◆ YOUR INSTRUCTIONS
Copy down all of the data underneath, exactly as shown.

◆ PROVIDED MATERIAL
------------------------

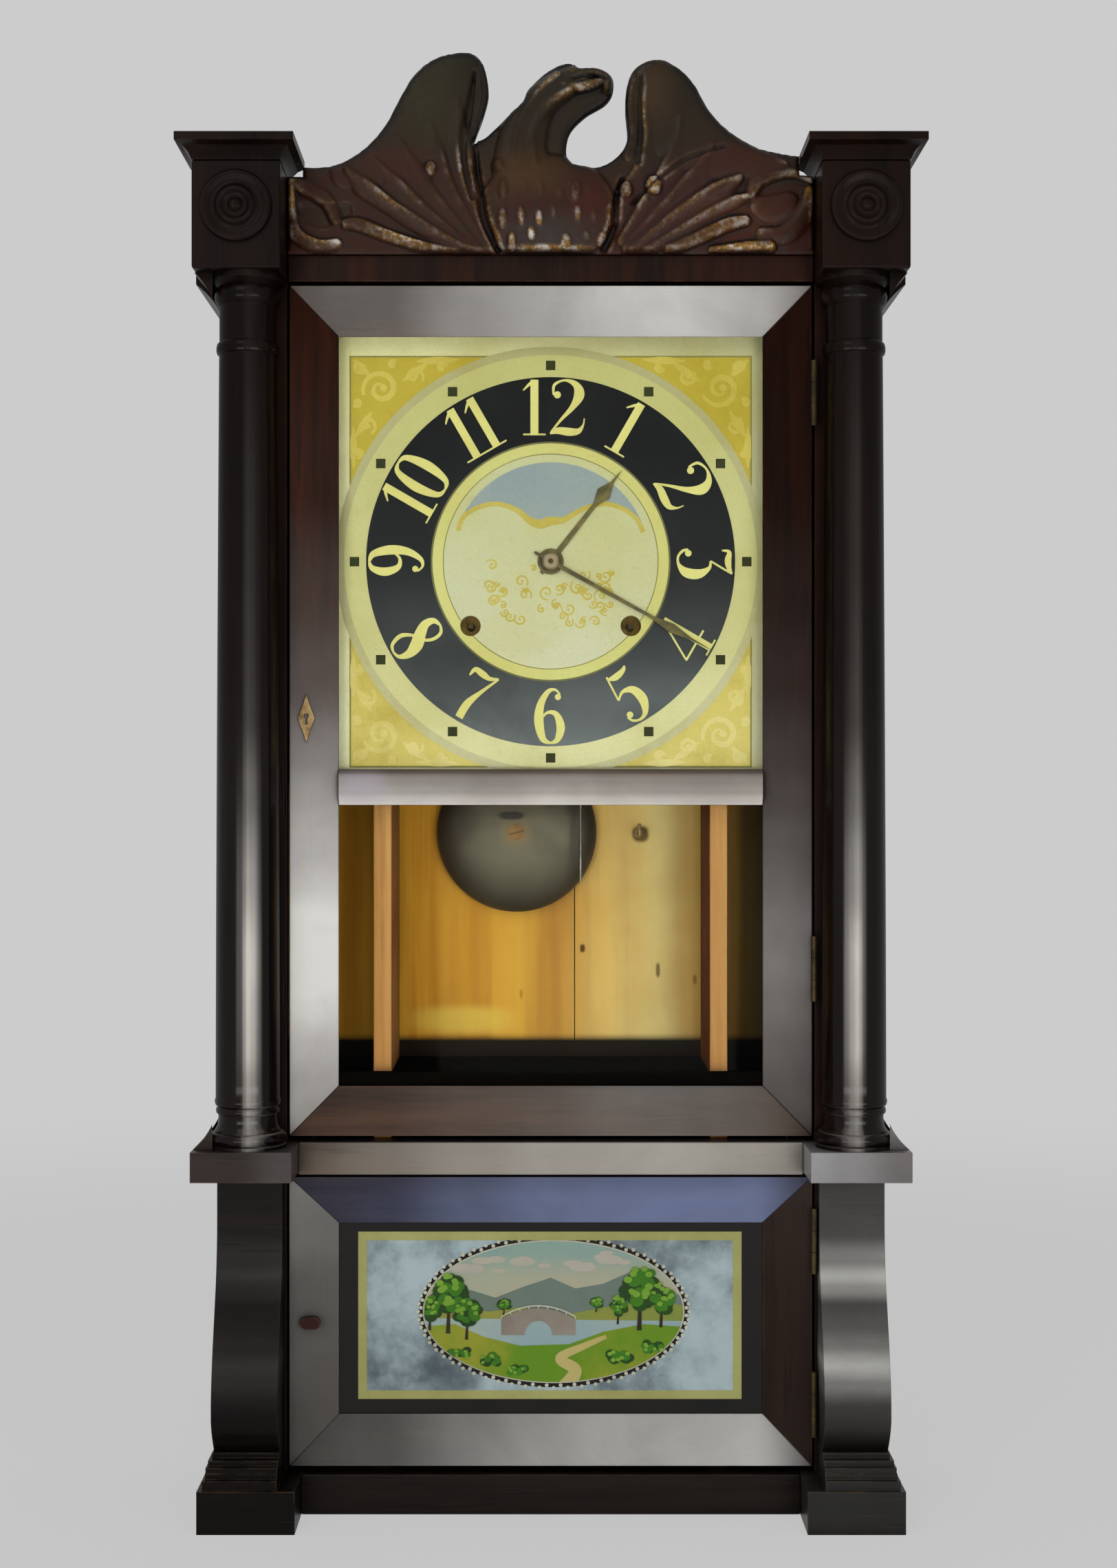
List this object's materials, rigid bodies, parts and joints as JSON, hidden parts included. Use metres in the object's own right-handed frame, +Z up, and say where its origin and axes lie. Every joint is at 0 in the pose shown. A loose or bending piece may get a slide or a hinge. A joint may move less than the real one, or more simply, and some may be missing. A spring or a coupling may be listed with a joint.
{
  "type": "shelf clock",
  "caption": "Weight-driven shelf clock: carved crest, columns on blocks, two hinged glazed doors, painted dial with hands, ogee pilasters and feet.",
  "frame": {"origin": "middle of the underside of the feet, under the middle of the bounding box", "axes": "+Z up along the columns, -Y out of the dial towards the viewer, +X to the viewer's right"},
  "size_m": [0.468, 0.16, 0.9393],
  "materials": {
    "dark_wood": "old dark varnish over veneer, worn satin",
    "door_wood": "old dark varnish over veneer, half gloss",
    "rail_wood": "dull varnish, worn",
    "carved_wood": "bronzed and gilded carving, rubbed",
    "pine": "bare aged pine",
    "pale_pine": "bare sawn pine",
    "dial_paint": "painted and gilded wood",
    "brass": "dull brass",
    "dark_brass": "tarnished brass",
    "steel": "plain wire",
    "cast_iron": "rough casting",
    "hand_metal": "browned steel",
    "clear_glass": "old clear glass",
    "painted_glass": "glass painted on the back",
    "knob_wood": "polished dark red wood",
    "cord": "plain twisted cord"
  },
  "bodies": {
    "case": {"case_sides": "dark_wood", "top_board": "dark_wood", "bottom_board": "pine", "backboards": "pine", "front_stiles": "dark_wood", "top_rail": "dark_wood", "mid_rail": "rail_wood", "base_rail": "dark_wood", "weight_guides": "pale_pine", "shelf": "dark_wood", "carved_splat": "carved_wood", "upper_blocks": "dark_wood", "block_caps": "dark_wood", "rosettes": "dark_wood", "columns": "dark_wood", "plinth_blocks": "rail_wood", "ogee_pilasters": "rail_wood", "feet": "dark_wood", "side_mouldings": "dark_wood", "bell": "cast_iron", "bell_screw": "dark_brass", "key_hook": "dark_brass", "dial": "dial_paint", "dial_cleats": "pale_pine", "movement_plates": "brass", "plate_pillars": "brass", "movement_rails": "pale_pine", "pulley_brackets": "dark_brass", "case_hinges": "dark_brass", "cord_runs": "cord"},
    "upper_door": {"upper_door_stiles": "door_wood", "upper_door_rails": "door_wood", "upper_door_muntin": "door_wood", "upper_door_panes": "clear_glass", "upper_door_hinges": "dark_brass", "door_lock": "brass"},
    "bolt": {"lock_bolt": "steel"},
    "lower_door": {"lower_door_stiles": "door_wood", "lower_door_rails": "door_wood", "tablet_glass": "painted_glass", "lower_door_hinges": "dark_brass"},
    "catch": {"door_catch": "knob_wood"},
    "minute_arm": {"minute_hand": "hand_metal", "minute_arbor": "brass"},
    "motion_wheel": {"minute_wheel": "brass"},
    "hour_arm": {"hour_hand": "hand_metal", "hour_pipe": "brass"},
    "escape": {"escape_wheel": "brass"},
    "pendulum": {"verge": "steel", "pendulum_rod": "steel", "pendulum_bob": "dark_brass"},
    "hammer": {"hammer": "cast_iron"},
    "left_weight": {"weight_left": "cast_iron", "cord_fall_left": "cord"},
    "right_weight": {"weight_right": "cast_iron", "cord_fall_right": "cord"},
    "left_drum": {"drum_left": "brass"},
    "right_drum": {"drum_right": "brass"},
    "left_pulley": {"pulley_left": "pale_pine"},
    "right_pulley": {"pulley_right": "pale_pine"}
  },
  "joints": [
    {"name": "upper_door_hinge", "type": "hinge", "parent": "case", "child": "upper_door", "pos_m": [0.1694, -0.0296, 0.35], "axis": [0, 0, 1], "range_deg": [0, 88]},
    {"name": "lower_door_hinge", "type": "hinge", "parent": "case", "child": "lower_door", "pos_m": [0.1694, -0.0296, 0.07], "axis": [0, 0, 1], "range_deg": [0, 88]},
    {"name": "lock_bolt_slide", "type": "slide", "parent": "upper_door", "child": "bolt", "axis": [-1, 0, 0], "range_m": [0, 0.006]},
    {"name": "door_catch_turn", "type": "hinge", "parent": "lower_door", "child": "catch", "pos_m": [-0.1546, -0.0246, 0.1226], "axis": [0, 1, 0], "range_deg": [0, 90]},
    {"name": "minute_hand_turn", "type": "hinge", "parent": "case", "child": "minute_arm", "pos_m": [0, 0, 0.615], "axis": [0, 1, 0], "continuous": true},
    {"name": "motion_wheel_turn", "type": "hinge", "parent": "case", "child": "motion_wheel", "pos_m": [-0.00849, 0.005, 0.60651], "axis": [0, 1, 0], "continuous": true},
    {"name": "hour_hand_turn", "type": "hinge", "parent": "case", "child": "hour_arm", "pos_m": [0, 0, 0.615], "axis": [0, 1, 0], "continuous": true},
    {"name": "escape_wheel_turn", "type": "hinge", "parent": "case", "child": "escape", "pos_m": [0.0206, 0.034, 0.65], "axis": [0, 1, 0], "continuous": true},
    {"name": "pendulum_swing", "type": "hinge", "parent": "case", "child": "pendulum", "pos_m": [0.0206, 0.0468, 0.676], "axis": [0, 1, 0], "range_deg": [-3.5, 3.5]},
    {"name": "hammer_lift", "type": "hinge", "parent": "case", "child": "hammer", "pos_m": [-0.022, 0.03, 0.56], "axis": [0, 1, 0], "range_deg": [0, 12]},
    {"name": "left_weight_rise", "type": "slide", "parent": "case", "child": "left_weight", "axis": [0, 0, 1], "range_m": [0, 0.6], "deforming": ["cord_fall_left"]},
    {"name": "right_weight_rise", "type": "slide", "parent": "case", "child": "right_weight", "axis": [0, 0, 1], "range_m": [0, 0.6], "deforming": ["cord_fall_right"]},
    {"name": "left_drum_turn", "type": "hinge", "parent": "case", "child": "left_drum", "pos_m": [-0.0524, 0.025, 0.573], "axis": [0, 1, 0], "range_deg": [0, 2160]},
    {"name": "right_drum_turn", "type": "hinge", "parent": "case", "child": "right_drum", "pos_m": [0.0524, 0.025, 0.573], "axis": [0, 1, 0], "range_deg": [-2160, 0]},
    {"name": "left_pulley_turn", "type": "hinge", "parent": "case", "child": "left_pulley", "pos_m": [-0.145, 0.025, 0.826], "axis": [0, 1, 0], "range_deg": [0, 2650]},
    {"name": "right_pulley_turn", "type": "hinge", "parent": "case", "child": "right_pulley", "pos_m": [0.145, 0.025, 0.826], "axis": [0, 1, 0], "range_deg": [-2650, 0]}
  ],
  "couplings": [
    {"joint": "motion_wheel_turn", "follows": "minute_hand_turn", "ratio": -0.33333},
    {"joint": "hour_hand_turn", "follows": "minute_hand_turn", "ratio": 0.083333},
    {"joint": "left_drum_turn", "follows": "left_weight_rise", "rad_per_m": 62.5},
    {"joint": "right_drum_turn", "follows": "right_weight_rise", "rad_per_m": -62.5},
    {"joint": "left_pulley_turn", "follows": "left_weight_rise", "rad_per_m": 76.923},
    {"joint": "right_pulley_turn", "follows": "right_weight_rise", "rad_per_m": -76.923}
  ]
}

------------------------

◆ FINAL RESULT
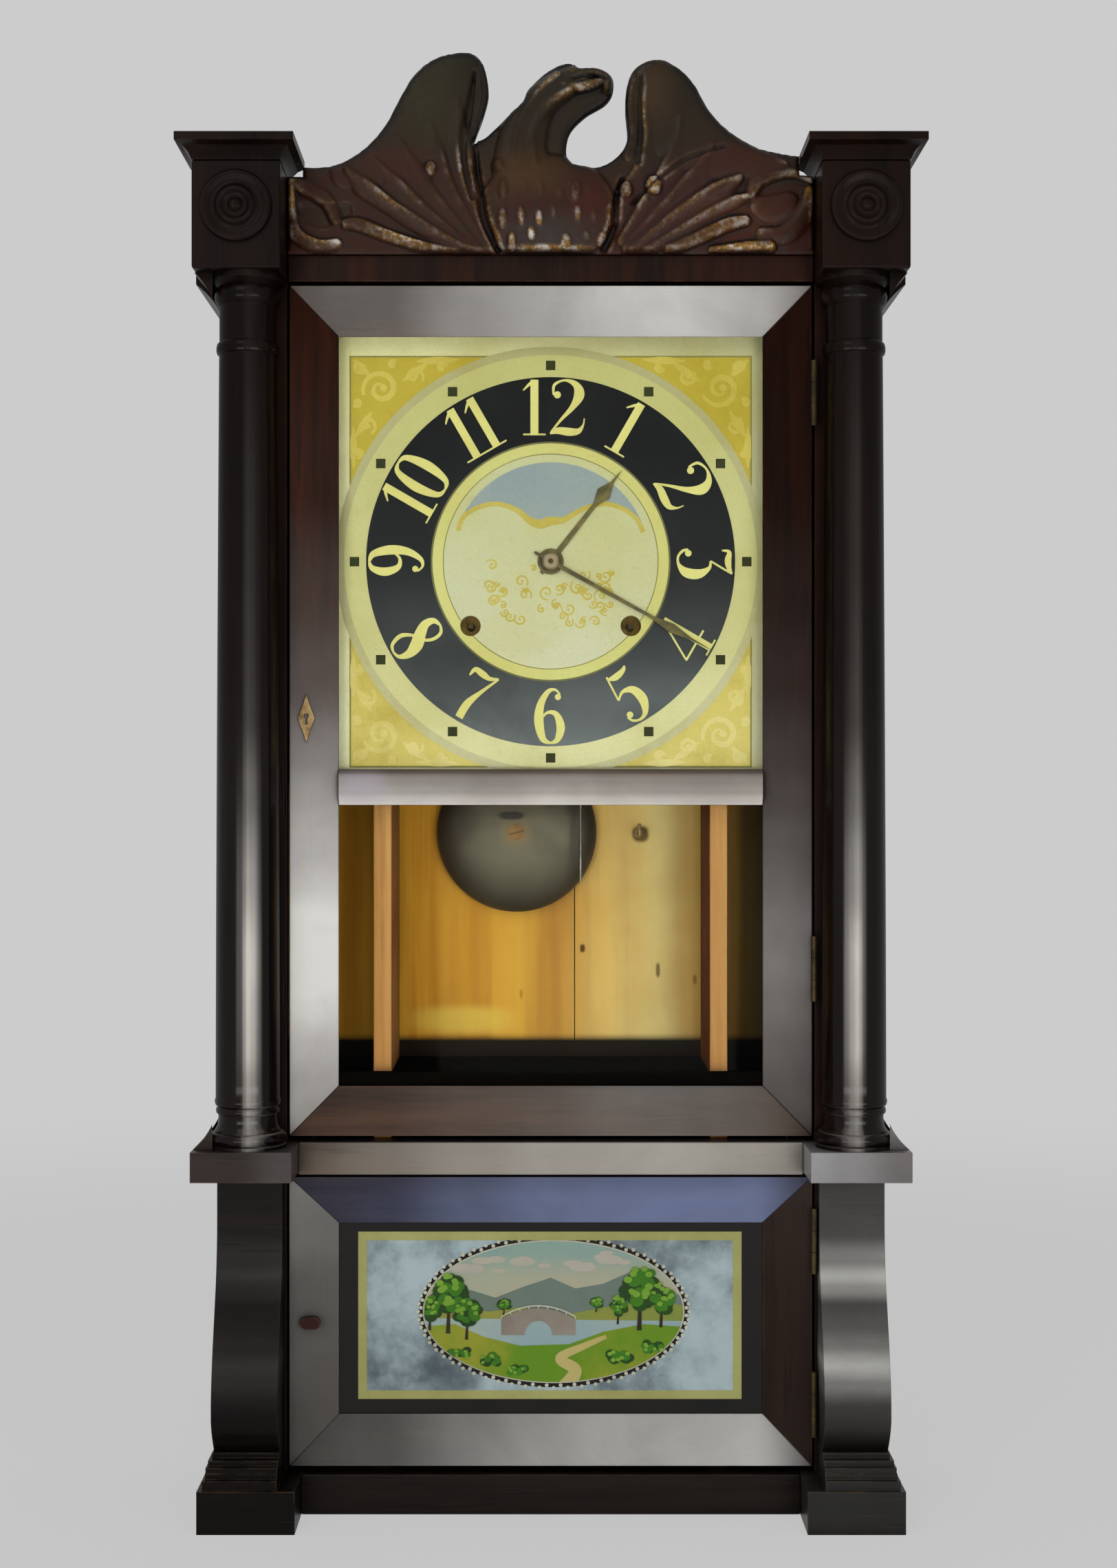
List this object's materials, rigid bodies, parts and joints as JSON, hidden parts included. Use metres in the object's own right-handed frame, +Z up, and say where its origin and axes lie. Every joint is at 0 in the pose shown. A loose or bending piece may get a slide or a hinge. A joint may move less than the real one, or more simply, and some may be missing. A spring or a coupling may be listed with a joint.
{
  "type": "shelf clock",
  "caption": "Weight-driven shelf clock: carved crest, columns on blocks, two hinged glazed doors, painted dial with hands, ogee pilasters and feet.",
  "frame": {"origin": "middle of the underside of the feet, under the middle of the bounding box", "axes": "+Z up along the columns, -Y out of the dial towards the viewer, +X to the viewer's right"},
  "size_m": [0.468, 0.16, 0.9393],
  "materials": {
    "dark_wood": "old dark varnish over veneer, worn satin",
    "door_wood": "old dark varnish over veneer, half gloss",
    "rail_wood": "dull varnish, worn",
    "carved_wood": "bronzed and gilded carving, rubbed",
    "pine": "bare aged pine",
    "pale_pine": "bare sawn pine",
    "dial_paint": "painted and gilded wood",
    "brass": "dull brass",
    "dark_brass": "tarnished brass",
    "steel": "plain wire",
    "cast_iron": "rough casting",
    "hand_metal": "browned steel",
    "clear_glass": "old clear glass",
    "painted_glass": "glass painted on the back",
    "knob_wood": "polished dark red wood",
    "cord": "plain twisted cord"
  },
  "bodies": {
    "case": {"case_sides": "dark_wood", "top_board": "dark_wood", "bottom_board": "pine", "backboards": "pine", "front_stiles": "dark_wood", "top_rail": "dark_wood", "mid_rail": "rail_wood", "base_rail": "dark_wood", "weight_guides": "pale_pine", "shelf": "dark_wood", "carved_splat": "carved_wood", "upper_blocks": "dark_wood", "block_caps": "dark_wood", "rosettes": "dark_wood", "columns": "dark_wood", "plinth_blocks": "rail_wood", "ogee_pilasters": "rail_wood", "feet": "dark_wood", "side_mouldings": "dark_wood", "bell": "cast_iron", "bell_screw": "dark_brass", "key_hook": "dark_brass", "dial": "dial_paint", "dial_cleats": "pale_pine", "movement_plates": "brass", "plate_pillars": "brass", "movement_rails": "pale_pine", "pulley_brackets": "dark_brass", "case_hinges": "dark_brass", "cord_runs": "cord"},
    "upper_door": {"upper_door_stiles": "door_wood", "upper_door_rails": "door_wood", "upper_door_muntin": "door_wood", "upper_door_panes": "clear_glass", "upper_door_hinges": "dark_brass", "door_lock": "brass"},
    "bolt": {"lock_bolt": "steel"},
    "lower_door": {"lower_door_stiles": "door_wood", "lower_door_rails": "door_wood", "tablet_glass": "painted_glass", "lower_door_hinges": "dark_brass"},
    "catch": {"door_catch": "knob_wood"},
    "minute_arm": {"minute_hand": "hand_metal", "minute_arbor": "brass"},
    "motion_wheel": {"minute_wheel": "brass"},
    "hour_arm": {"hour_hand": "hand_metal", "hour_pipe": "brass"},
    "escape": {"escape_wheel": "brass"},
    "pendulum": {"verge": "steel", "pendulum_rod": "steel", "pendulum_bob": "dark_brass"},
    "hammer": {"hammer": "cast_iron"},
    "left_weight": {"weight_left": "cast_iron", "cord_fall_left": "cord"},
    "right_weight": {"weight_right": "cast_iron", "cord_fall_right": "cord"},
    "left_drum": {"drum_left": "brass"},
    "right_drum": {"drum_right": "brass"},
    "left_pulley": {"pulley_left": "pale_pine"},
    "right_pulley": {"pulley_right": "pale_pine"}
  },
  "joints": [
    {"name": "upper_door_hinge", "type": "hinge", "parent": "case", "child": "upper_door", "pos_m": [0.1694, -0.0296, 0.35], "axis": [0, 0, 1], "range_deg": [0, 88]},
    {"name": "lower_door_hinge", "type": "hinge", "parent": "case", "child": "lower_door", "pos_m": [0.1694, -0.0296, 0.07], "axis": [0, 0, 1], "range_deg": [0, 88]},
    {"name": "lock_bolt_slide", "type": "slide", "parent": "upper_door", "child": "bolt", "axis": [-1, 0, 0], "range_m": [0, 0.006]},
    {"name": "door_catch_turn", "type": "hinge", "parent": "lower_door", "child": "catch", "pos_m": [-0.1546, -0.0246, 0.1226], "axis": [0, 1, 0], "range_deg": [0, 90]},
    {"name": "minute_hand_turn", "type": "hinge", "parent": "case", "child": "minute_arm", "pos_m": [0, 0, 0.615], "axis": [0, 1, 0], "continuous": true},
    {"name": "motion_wheel_turn", "type": "hinge", "parent": "case", "child": "motion_wheel", "pos_m": [-0.00849, 0.005, 0.60651], "axis": [0, 1, 0], "continuous": true},
    {"name": "hour_hand_turn", "type": "hinge", "parent": "case", "child": "hour_arm", "pos_m": [0, 0, 0.615], "axis": [0, 1, 0], "continuous": true},
    {"name": "escape_wheel_turn", "type": "hinge", "parent": "case", "child": "escape", "pos_m": [0.0206, 0.034, 0.65], "axis": [0, 1, 0], "continuous": true},
    {"name": "pendulum_swing", "type": "hinge", "parent": "case", "child": "pendulum", "pos_m": [0.0206, 0.0468, 0.676], "axis": [0, 1, 0], "range_deg": [-3.5, 3.5]},
    {"name": "hammer_lift", "type": "hinge", "parent": "case", "child": "hammer", "pos_m": [-0.022, 0.03, 0.56], "axis": [0, 1, 0], "range_deg": [0, 12]},
    {"name": "left_weight_rise", "type": "slide", "parent": "case", "child": "left_weight", "axis": [0, 0, 1], "range_m": [0, 0.6], "deforming": ["cord_fall_left"]},
    {"name": "right_weight_rise", "type": "slide", "parent": "case", "child": "right_weight", "axis": [0, 0, 1], "range_m": [0, 0.6], "deforming": ["cord_fall_right"]},
    {"name": "left_drum_turn", "type": "hinge", "parent": "case", "child": "left_drum", "pos_m": [-0.0524, 0.025, 0.573], "axis": [0, 1, 0], "range_deg": [0, 2160]},
    {"name": "right_drum_turn", "type": "hinge", "parent": "case", "child": "right_drum", "pos_m": [0.0524, 0.025, 0.573], "axis": [0, 1, 0], "range_deg": [-2160, 0]},
    {"name": "left_pulley_turn", "type": "hinge", "parent": "case", "child": "left_pulley", "pos_m": [-0.145, 0.025, 0.826], "axis": [0, 1, 0], "range_deg": [0, 2650]},
    {"name": "right_pulley_turn", "type": "hinge", "parent": "case", "child": "right_pulley", "pos_m": [0.145, 0.025, 0.826], "axis": [0, 1, 0], "range_deg": [-2650, 0]}
  ],
  "couplings": [
    {"joint": "motion_wheel_turn", "follows": "minute_hand_turn", "ratio": -0.33333},
    {"joint": "hour_hand_turn", "follows": "minute_hand_turn", "ratio": 0.083333},
    {"joint": "left_drum_turn", "follows": "left_weight_rise", "rad_per_m": 62.5},
    {"joint": "right_drum_turn", "follows": "right_weight_rise", "rad_per_m": -62.5},
    {"joint": "left_pulley_turn", "follows": "left_weight_rise", "rad_per_m": 76.923},
    {"joint": "right_pulley_turn", "follows": "right_weight_rise", "rad_per_m": -76.923}
  ]
}